The VGP will be completed based on taxonomic hierarchy, which is a relative ranking of a group of organisms beginning with the largest classification, domain, to the smallest classification, species: Orders (Phase 1), Families (Phase 2), and Genera (Phase 3) to eventually all species (Phase 4). This strategy will allow us to gain scientific insight at each phase, to continue to integrate emerging technologies, and to complete genomic analyses at increasing levels of phylogenetic scale. Additionally, we expect our approaches and questions at each phase to lead to the development of new algorithms, including algorithms for genome assemblies, alignments, annotations, comparative genomics, etc., which would then be applied to the next phase. This approach will also help us secure the needed funds in stages through grants and other fundraising efforts.

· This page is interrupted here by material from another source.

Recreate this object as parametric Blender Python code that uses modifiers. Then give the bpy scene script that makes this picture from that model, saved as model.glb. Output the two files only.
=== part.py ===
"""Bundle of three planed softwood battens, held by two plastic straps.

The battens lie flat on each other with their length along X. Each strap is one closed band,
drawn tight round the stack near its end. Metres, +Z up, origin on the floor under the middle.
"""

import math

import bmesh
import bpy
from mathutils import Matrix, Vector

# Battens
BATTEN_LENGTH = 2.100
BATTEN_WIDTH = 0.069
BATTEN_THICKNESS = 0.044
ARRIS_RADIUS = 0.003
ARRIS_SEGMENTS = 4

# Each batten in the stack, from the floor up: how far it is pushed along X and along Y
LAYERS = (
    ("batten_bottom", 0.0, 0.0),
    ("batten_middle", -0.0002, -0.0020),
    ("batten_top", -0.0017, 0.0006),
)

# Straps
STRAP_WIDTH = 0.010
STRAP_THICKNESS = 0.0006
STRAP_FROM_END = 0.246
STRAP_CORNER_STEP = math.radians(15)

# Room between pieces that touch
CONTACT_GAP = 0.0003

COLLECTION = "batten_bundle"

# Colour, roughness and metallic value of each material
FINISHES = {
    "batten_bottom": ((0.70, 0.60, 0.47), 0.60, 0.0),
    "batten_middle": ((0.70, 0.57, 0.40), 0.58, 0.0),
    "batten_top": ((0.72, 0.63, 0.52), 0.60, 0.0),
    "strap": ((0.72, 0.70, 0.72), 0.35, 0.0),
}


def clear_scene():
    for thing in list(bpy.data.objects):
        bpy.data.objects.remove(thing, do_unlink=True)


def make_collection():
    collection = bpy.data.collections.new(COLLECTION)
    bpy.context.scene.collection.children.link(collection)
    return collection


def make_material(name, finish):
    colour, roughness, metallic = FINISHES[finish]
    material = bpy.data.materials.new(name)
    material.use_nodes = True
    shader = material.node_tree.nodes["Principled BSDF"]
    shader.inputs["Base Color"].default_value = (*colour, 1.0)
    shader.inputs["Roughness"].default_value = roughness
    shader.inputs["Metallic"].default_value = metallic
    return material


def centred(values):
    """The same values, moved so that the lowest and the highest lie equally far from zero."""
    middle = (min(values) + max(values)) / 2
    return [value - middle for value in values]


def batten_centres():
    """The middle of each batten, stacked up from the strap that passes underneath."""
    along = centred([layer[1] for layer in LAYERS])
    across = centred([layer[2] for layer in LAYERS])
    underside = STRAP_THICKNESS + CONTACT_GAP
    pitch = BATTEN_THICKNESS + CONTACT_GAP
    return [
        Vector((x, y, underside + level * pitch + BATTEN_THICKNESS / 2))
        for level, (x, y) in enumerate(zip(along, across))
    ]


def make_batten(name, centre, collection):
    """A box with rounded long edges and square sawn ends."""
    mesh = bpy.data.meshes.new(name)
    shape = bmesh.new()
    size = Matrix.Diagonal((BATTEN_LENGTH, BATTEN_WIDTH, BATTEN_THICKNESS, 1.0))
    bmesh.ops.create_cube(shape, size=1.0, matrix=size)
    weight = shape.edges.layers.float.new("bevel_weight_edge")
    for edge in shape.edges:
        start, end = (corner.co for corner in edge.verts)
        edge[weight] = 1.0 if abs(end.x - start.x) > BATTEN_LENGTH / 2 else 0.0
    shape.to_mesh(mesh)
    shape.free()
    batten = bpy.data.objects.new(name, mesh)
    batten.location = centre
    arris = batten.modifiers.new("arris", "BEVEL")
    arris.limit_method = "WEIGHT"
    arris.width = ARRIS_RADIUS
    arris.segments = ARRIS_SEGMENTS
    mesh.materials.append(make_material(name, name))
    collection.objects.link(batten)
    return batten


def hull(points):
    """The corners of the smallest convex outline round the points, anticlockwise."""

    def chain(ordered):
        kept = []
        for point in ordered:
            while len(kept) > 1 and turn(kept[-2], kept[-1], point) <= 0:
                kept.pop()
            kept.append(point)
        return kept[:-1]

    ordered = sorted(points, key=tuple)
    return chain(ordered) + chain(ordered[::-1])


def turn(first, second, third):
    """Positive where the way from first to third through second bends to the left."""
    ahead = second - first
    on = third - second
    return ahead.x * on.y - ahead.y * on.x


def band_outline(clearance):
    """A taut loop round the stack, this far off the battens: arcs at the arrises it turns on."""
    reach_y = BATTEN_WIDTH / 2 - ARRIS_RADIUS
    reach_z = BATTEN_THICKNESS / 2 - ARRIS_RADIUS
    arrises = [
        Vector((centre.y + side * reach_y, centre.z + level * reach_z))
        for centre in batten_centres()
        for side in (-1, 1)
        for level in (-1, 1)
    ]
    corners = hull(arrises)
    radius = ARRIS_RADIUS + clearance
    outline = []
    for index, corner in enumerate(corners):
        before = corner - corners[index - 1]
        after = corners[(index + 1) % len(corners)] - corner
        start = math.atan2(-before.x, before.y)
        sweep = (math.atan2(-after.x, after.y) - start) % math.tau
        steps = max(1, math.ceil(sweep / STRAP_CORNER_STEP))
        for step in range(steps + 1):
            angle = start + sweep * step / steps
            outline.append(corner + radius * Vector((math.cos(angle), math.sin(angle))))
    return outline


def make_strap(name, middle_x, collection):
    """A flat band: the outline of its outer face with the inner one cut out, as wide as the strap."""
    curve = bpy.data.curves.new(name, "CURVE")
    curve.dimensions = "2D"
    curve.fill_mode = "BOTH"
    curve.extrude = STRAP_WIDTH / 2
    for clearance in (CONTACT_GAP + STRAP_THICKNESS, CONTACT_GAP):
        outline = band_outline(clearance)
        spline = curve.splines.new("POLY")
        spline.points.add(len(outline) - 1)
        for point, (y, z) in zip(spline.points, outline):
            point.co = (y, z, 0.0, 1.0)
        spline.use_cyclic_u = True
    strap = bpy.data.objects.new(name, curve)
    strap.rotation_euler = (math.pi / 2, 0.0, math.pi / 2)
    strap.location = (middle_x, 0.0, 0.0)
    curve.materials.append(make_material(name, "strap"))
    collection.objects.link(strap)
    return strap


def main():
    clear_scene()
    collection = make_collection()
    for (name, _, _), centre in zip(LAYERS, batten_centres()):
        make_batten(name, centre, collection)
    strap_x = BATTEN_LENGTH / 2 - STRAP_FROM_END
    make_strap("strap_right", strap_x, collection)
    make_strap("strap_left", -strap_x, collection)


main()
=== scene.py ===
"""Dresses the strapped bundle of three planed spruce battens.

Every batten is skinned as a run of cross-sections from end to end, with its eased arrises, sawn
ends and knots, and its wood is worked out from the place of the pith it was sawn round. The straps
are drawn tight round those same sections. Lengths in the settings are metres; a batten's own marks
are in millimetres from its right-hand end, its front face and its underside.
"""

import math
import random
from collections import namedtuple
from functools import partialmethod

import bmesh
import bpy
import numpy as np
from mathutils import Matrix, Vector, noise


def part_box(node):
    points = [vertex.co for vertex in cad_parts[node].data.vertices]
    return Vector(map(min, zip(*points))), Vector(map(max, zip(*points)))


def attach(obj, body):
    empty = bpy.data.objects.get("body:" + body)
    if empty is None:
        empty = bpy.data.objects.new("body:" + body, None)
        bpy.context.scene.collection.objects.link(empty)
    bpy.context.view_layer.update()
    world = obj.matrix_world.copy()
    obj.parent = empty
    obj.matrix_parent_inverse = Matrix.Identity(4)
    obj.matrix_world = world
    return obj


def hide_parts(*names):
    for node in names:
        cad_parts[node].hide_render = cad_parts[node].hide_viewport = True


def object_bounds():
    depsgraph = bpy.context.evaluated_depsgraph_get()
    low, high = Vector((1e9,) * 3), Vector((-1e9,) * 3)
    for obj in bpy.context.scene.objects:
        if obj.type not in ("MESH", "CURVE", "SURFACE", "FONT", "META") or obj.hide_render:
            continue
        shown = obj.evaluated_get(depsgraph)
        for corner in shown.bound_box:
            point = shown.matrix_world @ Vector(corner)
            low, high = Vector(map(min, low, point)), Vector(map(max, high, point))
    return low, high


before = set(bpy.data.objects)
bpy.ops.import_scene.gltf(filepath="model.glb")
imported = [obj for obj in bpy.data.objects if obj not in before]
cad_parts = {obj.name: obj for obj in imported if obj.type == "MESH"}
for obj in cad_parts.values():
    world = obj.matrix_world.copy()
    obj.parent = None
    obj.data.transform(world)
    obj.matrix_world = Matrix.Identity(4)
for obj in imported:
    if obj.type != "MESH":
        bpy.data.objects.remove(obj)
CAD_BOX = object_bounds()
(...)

At each phase, species selection is based on a combination of criteria, including those with existing draft genomes in need of improvement, those with specialized traits that inform us about human biology, those in immediate danger of becoming extinct, and those with prominent use in biomedical research. Endangered species are a high priority and critical because our planet is experiencing its 6th mass extinction event, the worst since the die-off of dinosaurs 66 million years ago. This priority is in part due to human influence on pollution, habitat destruction, and climate change. Our planet is at risk of losing 1 in 8 vertebrate species (~8000 in total) to extinction. The VGP aims to map the DNA of these at-risk species to not only preserve blueprints of their genomes but also to help identify genetic variants that might protect these species from total extinction. This knowledge can guide conservation strategies to prevent or at least minimize loss of species resulting from humankind’s impact on the environment.


The VGP genomes will be publicly available on the Genome Ark. The Genome Ark is a database that is hosted by the Amazon cloud and integrated with existing international public genome browsing and analyses databases (NCBIENSEMBL, and UCSC), with our informatics and data management platform hosted by DNAnexus.